Do your little dog’s kisses smell like rotting garbage?
Stinky breath is more than just an inconvenience. It’s a sign that there is something more important going on with your little dog’s health. A healthy dog’s breath is “doggy” but not unpleasant. There should be no overwhelming odor.
Small dogs are especially prone to dental problems because their teeth tend to overcrowd in their tiny mouth. It’s easy for tartar to build up in places we can’t see, let alone reach with a toothbrush.
Here are some ways you can freshen your dog’s breath and find out what’s really causing the odor.
See Your Vet First
Your vet will be able to rule out any medical causes. It’s possible that your dog’s dental health is in poor shape and will not improve significantly even if you brush daily. You might need to have your vet put your dog under anesthesia for a dental cleaning and tooth removal. Many Chihuahuas are able to eat normally even after losing a few teeth. Chihuahuas tend to have retained puppy teeth that will not come out without surgery.
Your dog’s bad breath may not even be caused by their dental health. It could be an indicator of a gastrointestinal or upper respiratory condition. Your vet will be able to evaluate the dog to make sure you’re actually tackling the right issue. Dogs usually do not show signs of pain until their injury or medical problem becomes severe, so taking care of an underlying health problem could address symptoms that you may not even know about.
Teething Causes Bad Breath
If you have a puppy under 9 months of age, their bad breath is probably a result of teething. As their baby teeth fall out and their adult teeth grow in their place, bacteria can collect around the gumline. This is normal and will go away once the teething phase is over. But it’s still a great time to start teaching your puppy to tolerate having their teeth examined and brushed.
Reducing Bacteria That Causes Bad Breath
Your dog’s breath is probably caused by their teeth and gums. Over 80 percent of dogs will have periodontitis by age 3, so it’s very likely that your dog is one of the majority.
If you look at photos and videos of wolves, your dog’s closest canine ancestor, you’ll notice that most of them have bright white teeth with very few signs of tartar buildup. So, modern dogs aren’t getting periodontitis because we don’t brush their teeth. It’s actually a side effect of their diet.
Kibble is very high in carbohydrates, which break down into sugars which feed bacteria, in this case, the kind that lives in your dog’s mouth and causes periodontitis. Even though some vets are still telling us that dry food is good for scraping away at plaque and keeping teeth clean, it’s doing the exact opposite.
You don’t have to stop feeding kibble, but you can add fresh foods to your dog’s diet.
You can put your dog on a raw diet or partially raw diet.

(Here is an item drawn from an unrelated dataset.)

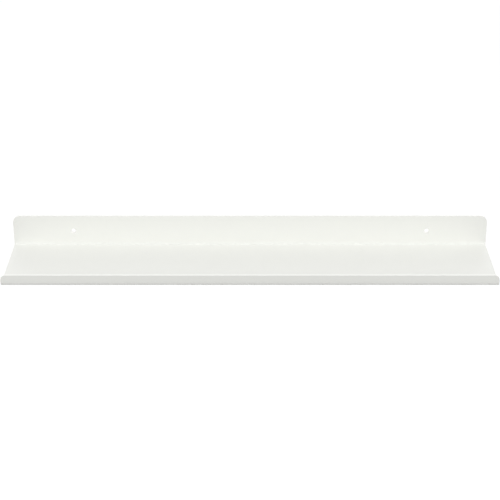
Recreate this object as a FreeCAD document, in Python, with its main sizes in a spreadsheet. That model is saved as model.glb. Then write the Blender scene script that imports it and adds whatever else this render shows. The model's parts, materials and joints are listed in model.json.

You can also feed raw bones, which not only break down tartar when your dog chews, but also contain beneficial enzymes that fight bacteria that causes dental disease.
Some dogs are more predisposed to dental disease than others. You may still choose to brush your dog’s teeth. For Matilda, I found every dog toothbrush to be too big for her mouth, so I use a cotton swab or wrap my finger in a tissue. I use a chicken flavored enzymatic toothpaste and have noticed that if I put a small amount on build-up plaque, it helps break it down.
Temporary Breath Fresheners
If your dog normally does not have bad breath, but occasionally eats something nasty, you can use temporary breath fresheners to get rid of the odor.
You can use parsley to make fresh-breath biscuits for your dog. You can also sprinkle a small amount over their food, in their water or in bone broth.
Some people use a combination of coconut oil and baking soda to clean their dog’s teeth. I’ve tried it and it seems to work, but I’m not sure if it’s as effective as enzymatic toothpaste, and it’s not quite as palatable.